Mayor goes door-to-door to clean up Clay Street
Published 12:00 am Tuesday, October 9, 2001
Mayor Laurence Leyens, right, talks with Automotive Paint Center owner Jim Karel Monday about maintenance improvements near the fence separating his business parking lot and Church’s Chicken on Clay Street.(The Vicksburg Post/MELANIE DUNCAN
[10/09/01]Monday, Mayor Laurence Leyens went door-to-door along three blocks of Clay Street asking owners of private property to join the city’s effort to improve the appearance of corridors to downtown.
“This will help the businesses and the traffic flow as well,” Leyens said.
Leyens and Code Enforcement Officer Wayne Scott visited about 10 businesses between Locust and Fillmore streets, asking business owners to make improvements from painting to correcting violations of city ordinances.
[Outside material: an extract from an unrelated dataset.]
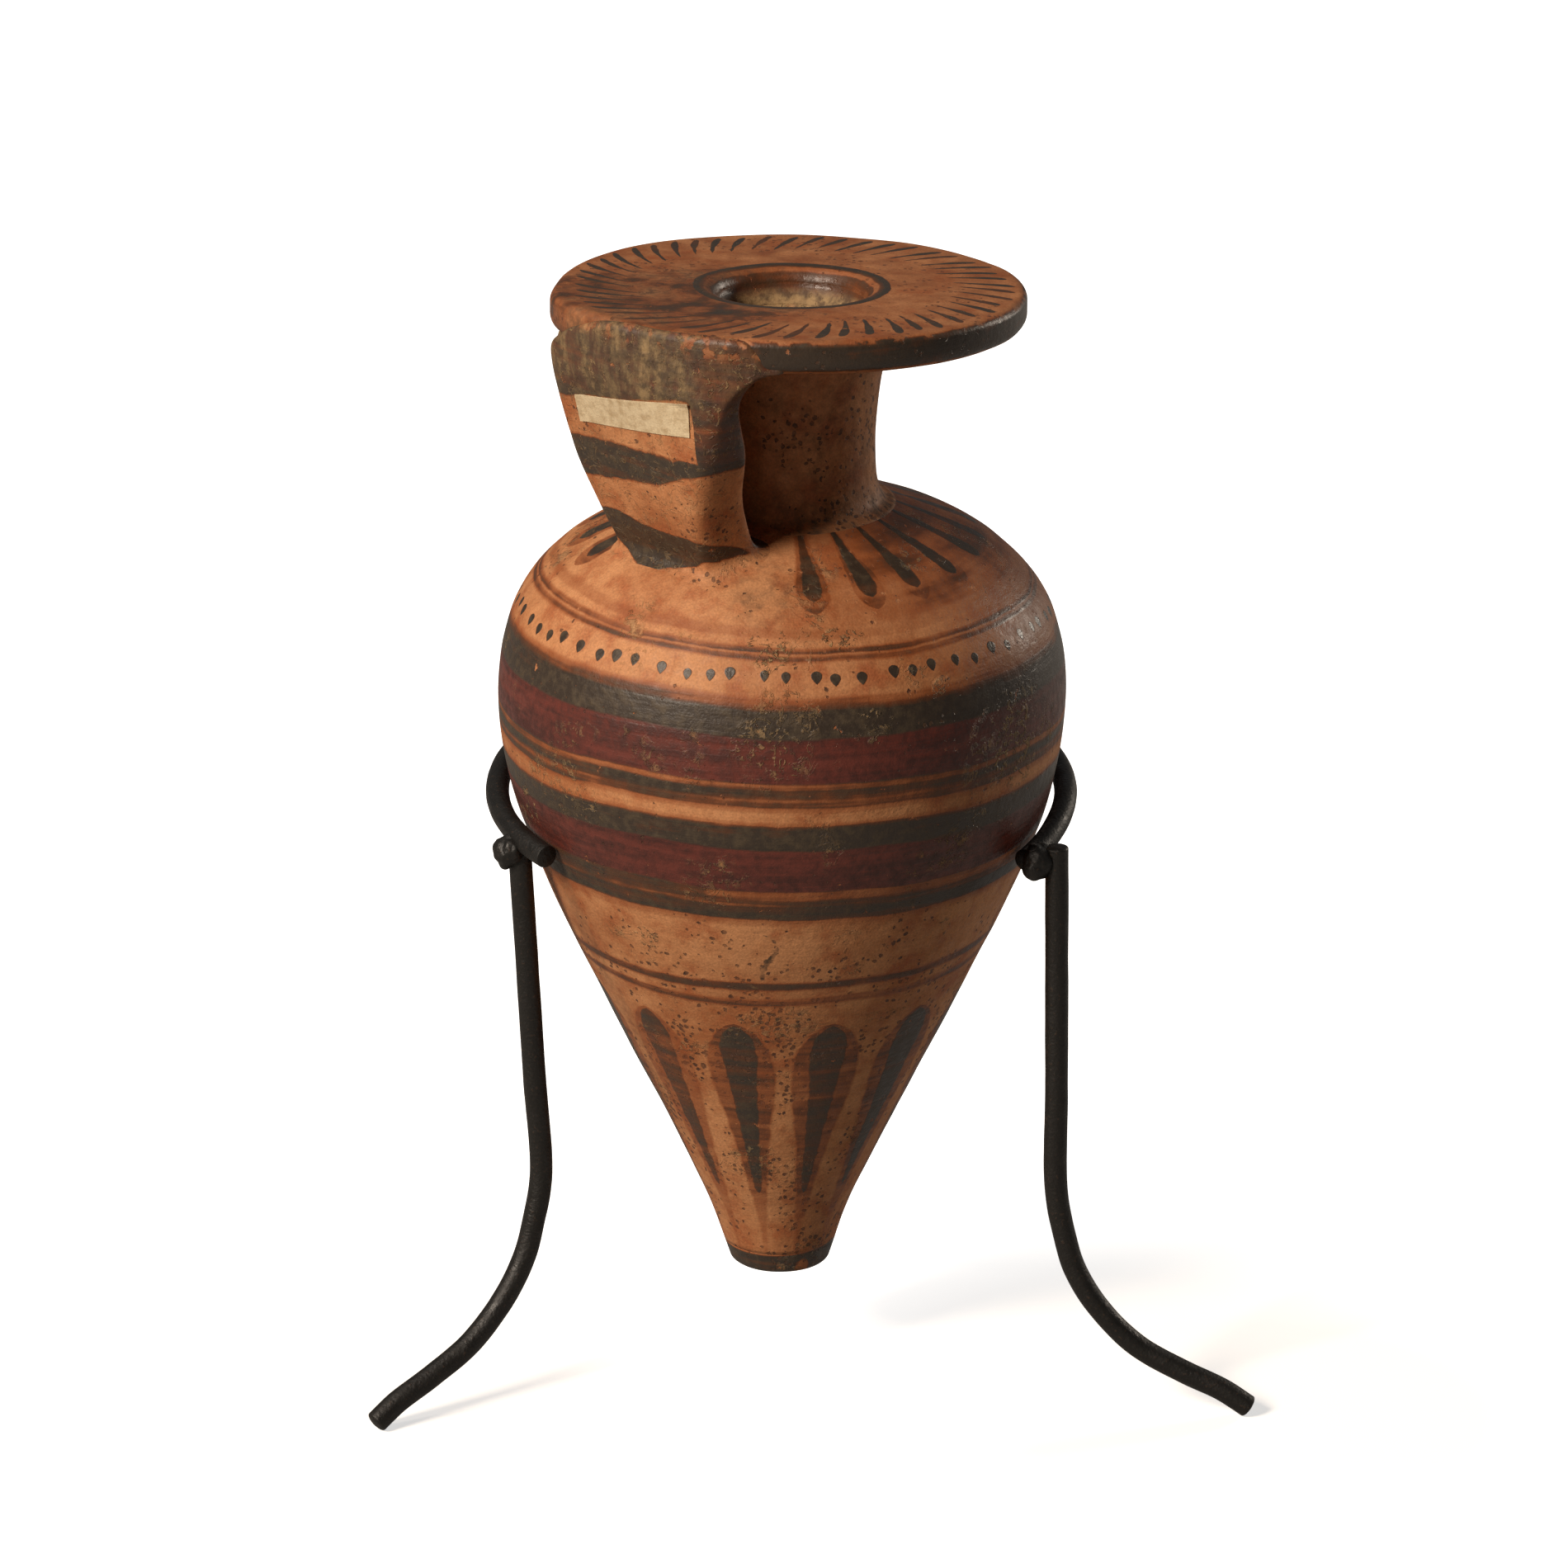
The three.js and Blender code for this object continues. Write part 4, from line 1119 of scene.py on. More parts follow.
class ARYBALLOS_OT_neck(bpy.types.Operator):
    """Neck tube with its bore and a soft roll of clay round its root"""

    bl_idname = "aryballos.neck"
    bl_label = "Neck"

    def execute(self, context):
        settings = context.scene.aryballos_vessel
        wall = BodyWall(settings)
        root = settings.neck_root
        foot = wall.shoulder_at(root)
        side = spline([
            (root, foot + 0.03 * MM),
            (root - 1.5 * MM, foot + 0.85 * MM),
            (root - 2.4 * MM, foot + 3 * MM),
            (settings.neck_waist, NECK_SEAT + NECK_HEIGHT * 0.36),
            (settings.neck_waist + 0.1 * MM, NECK_SEAT + NECK_HEIGHT * 0.55),
            (settings.neck_waist + 0.8 * MM, NECK_SEAT + NECK_HEIGHT * 0.82),
            (settings.neck_waist + 2 * MM, NECK_TOP - 0.3 * MM),
            (settings.neck_waist + 3.2 * MM, NECK_TOP + 0.5 * MM),
        ], steps=12, spacing=0.5)
        outline = [
            Vector((BORE_RADIUS, NECK_SEAT)), Vector((root - 1 * MM, NECK_SEAT)),
            Vector((root + 0.3 * MM, foot - 0.5 * MM)), *evenly(side, 0.5 * MM),
            *sloped([(BORE_RADIUS, NECK_TOP + 0.5 * MM), (BORE_RADIUS, NECK_SEAT)], 1 * MM),
        ]
        turned_piece(
            "vessel_neck", outline, neck_clay(context.scene.aryballos_finish), settings.segments // 2,
            lean_from=NECK_SEAT, lean_height=NECK_HEIGHT,
        )
        return {"FINISHED"}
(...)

For the most part, people seemed happy to make changes that would improve the look of the area as a whole.
“The town looks a lot better and I like what you’re doing,” Jim Davidson, owner of Parts Exchange, 1601 Clay St., told Leyens. “And I’ll do my part, too.”
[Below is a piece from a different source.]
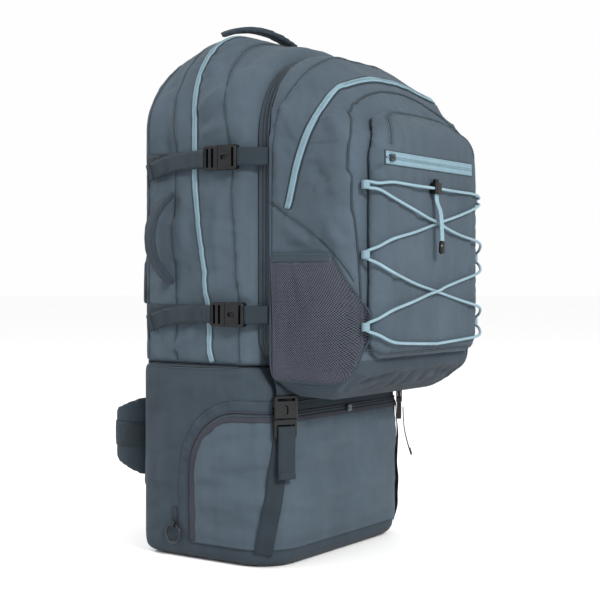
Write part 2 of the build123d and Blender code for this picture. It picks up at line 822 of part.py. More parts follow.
tilt = atan2(PACK_TOP - REAR_TOP, PACK_REAR - SLOPE_START)
lifter_plane = Plane(origin=(66, 80, 712.6), x_dir=(0, cos(tilt), -sin(tilt)), z_dir=(0, sin(tilt), cos(tilt)))
lifter_buckle = placed(make_ladder_lock(20), lifter_plane)
export(as_one(lifter_buckle, mirrored(lifter_buckle)), "lifter_buckles")

# --- sternum strap, unclipped -------------------------------------------------------------
with BuildPart() as sternum_strap:
    with Locations((53, STERNUM_Y, STERNUM_Z)):
        Box(26, WEB_THICK, 20)
export(sternum_strap.part, "sternum_strap_right")
export(mirrored(sternum_strap.part), "sternum_strap_left")

sternum_plug = Plane(origin=(18.6, STERNUM_Y, STERNUM_Z), x_dir=(-1, 0, 0), z_dir=(0, 1, 0))
export(placed(make_plug(20), sternum_plug), "sternum_plug")
sternum_socket = Plane(origin=(-13.6, STERNUM_Y, STERNUM_Z), x_dir=(-1, 0, 0), z_dir=(0, 1, 0))
export(placed(make_socket(20), sternum_socket), "sternum_socket")

# --- hip belt, unclipped ------------------------------------------------------------------
hip_wing = make_hip_wing()
export(hip_wing, "hip_wing_right")
export(mirrored(hip_wing), "hip_wing_left")

hip_webbing = make_hip_webbing()
export(hip_webbing, "hip_webbing_right")
export(mirrored(hip_webbing), "hip_webbing_left")

hip_plug = Plane(origin=(43.2, HIP_BUCKLE_Y, 152), x_dir=(-1, 0, 0), z_dir=(0, 1, 0))
export(placed(make_plug(38), hip_plug), "hip_plug")
hip_socket = Plane(origin=(-34.6, HIP_BUCKLE_Y, 152), x_dir=(-1, 0, 0), z_dir=(0, 1, 0))
export(placed(make_socket(38), hip_socket), "hip_socket")

# --- handles and gear rings ---------------------------------------------------------------
top_handle = make_handle(TOP_HANDLE["span"], TOP_HANDLE["rise"], TOP_HANDLE["width"])
export(placed(top_handle, Plane(origin=(0, TOP_HANDLE["y"], TOP_HANDLE["z"]))), "top_handle")

side_handle = make_handle(SIDE_HANDLE["span"], SIDE_HANDLE["rise"], SIDE_HANDLE["width"])
lean = radians(SIDE_HANDLE["lean"])
for name, side in SIDES.items():
    foot = (side * SIDE_HANDLE["x"], SIDE_HANDLE["y"], SIDE_HANDLE["z"])
    upright = Plane(origin=foot, x_dir=(0, 0, 1), z_dir=(side * cos(lean), sin(lean), 0))
    export(placed(side_handle, upright), f"side_handle_{name}")
    export(make_gear_ring(side), f"gear_ring_{name}")

# --- straps and buckles between the two bags ----------------------------------------------
socket = make_socket(WEBBING)
plug = make_plug(WEBBING)
sockets = []
tabs = []
straps = []
for name, side in SIDES.items():
    for level, (height, mouth_y) in STRAPS.items():
        plane = side_buckle_plane(side, height, mouth_y)
        sockets.append(placed(socket, plane))
        tabs.append(make_side_tab(side, height, mouth_y))
        straps.append(make_compression_strap(side, height, mouth_y))
        export(placed(plug, plane), f"{level}_plug_{name}")
    base_plane = base_strap_plane(side, BASE_BUCKLE_OUT, BASE_BUCKLE_Z)
    sockets.append(placed(socket, base_plane))
    tabs.append(make_base_tab(side))
    export(placed(plug, base_plane), f"base_plug_{name}")
    export(make_base_tail(side), f"base_tail_{name}")
export(as_one(*sockets), "buckle_sockets")
export(as_one(*tabs), "daypack_tabs")
export(as_one(*straps), "compression_straps")

base_webbing = [make_base_strap(side) for side in SIDES.values()]
base_webbing += [make_ring_loop(side) for side in SIDES.values()]
export(as_one(*base_webbing), "base_webbing")

# --- daypack ------------------------------------------------------------------------------
daypack = make_daypack_compartment()
export(daypack, "daypack_compartment")
export(make_front_pocket(daypack), "front_pocket")
for name, side in SIDES.items():
    export(make_mesh_pocket(side), f"mesh_pocket_{name}")
export(make_daypack_tape(), "daypack_zip")
export(make_attach_tape(PACK_FRONT - 6.1, DAY_REAR - 5.8), "joining_zip_front")
export(make_pocket_zip(), "pocket_zip")
export(make_bungee(), "bungee_cord")
export(make_bungee_tail(), "bungee_tail")
export(make_bungee_loops(), "bungee_loops")
export(make_lock_body(), "cord_lock_body")
export(make_lock_plunger(), "cord_lock_plunger")

# --- zip sliders --------------------------------------------------------------------------
slider = make_slider(1.4)
tape_x = PACK_HALF + TAPE_THICK + GAP
(low_y, low_z), (high_y, high_z) = MAIN_TAPE[1:3]
zip_rise = (high_y - low_y) / (high_z - low_z)
for name, height in {"upper": 447.0, "lower": 433.0}.items():
    tape_y = low_y + (height - low_z) * zip_rise - TAPE_WIDTH / 2
    on_flank = Plane(origin=(tape_x, tape_y, height), x_dir=(0, zip_rise, 1), z_dir=(1, 0, 0))
    export(placed(slider, on_flank), f"main_zip_slider_{name}")

on_base = Plane(origin=(0, BASE_FRONT - FLAP_THICK - GAP, FLAP_HIGH + 3.4), x_dir=(1, 0, 0), z_dir=(0, -1, 0))
export(placed(slider, on_base), "base_zip_slider")

zip_lean = radians(ZIP_LEAN)
on_daypack = Plane(
    origin=(DAY_HALF + TAPE_THICK + GAP, -150.3, 520),
    x_dir=(0, -sin(zip_lean), cos(zip_lean)),
    z_dir=(1, 0, 0),
)
export(placed(slider, on_daypack), "daypack_zip_slider")

on_pocket = Plane(origin=(ZIP_X[0] + 12, POCKET_FRONT - 1.2, ZIP_Z), x_dir=(1, 0, 0), z_dir=(0, -1, 0))
export(placed(slider, on_pocket), "pocket_zip_slider")
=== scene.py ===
"""The look of the travel backpack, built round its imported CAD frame. Lengths in the code are
millimetres until they reach Blender, which gets metres. Heights are measured from the same datum
as in the CAD source, 12 mm above the floor."""

from math import cos, pi, radians, sin, sqrt

import bmesh
import bpy
import numpy as np
from mathutils import Matrix, Vector, noise
from mathutils.bvhtree import BVHTree


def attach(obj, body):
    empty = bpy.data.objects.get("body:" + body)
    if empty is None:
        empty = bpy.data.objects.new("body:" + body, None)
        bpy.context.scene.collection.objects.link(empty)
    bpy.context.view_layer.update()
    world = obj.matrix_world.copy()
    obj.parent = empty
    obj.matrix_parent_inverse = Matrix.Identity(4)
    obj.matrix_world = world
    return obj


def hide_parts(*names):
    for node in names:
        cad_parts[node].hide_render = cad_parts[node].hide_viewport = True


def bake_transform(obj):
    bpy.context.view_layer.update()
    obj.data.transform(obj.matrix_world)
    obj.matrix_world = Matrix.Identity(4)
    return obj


MM = 0.001
DATUM = Vector((0, 0, 12.0))
DATUM_ROW = np.array(DATUM)
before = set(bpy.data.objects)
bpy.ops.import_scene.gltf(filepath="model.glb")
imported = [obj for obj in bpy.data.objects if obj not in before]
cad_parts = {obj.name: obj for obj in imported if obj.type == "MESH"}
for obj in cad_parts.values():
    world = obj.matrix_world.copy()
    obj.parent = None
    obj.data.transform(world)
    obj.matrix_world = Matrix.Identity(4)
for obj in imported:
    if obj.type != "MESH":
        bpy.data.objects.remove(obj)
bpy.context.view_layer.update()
scene = bpy.context.scene
SIDES = {"left": -1, "right": 1}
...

Leyens asked Davidson to replace two broken windows at his business, repair a portion of the roof where leaking water has rotted boards and clean up the building next door Davidson also owns.
Leyens said that for the city’s part, about $500,000 in landscaping is planned for Clay and Washington streets and $980,000 has been allocated for new traffic lights along Clay that should improve traffic flow.
More cars travel Clay Street each day than any other city street in Vicksburg. According to a report by the Planning Division of the Mississippi Department of Transportation, about 20,000 drivers a day use Clay between Interstate 20 and Hope Street.
Improving gateway roads has been an emphasis of past administrations, too. Widening the Clay-Mission intersection was listed as a priority by former Mayor Joe Loviza in 1994. That work is now under contract and is to be completed by year’s end. Former Mayor Robert Walker commissioned a new code of ordinances for signs, paint, landscaping and more along corridor roads in 1998, but it has yet to be enacted.
All have said their hope is that cleaning up the major entrances into the city will bring more Vicksburg National Military Park visitors into downtown and the rest of the city.
“Our strategic initiative is to get people to turn right at the national park,” Leyens said.
Traffic counts indicate that about 23 percent of the cars traveling the area near the park continue into the downtown areas, yet admissions to the Old Court House Museum are a fraction of the 1 million who tour the national park.
Leyens said shops along Clay will benefit, too. Derrick Davis, owner of Wingo’s, 1307 Clay St., said he plans to landscape the outside of his business and replace a temporary sign with a new permanent one.
“We’re going to help out all we can,” Davis said.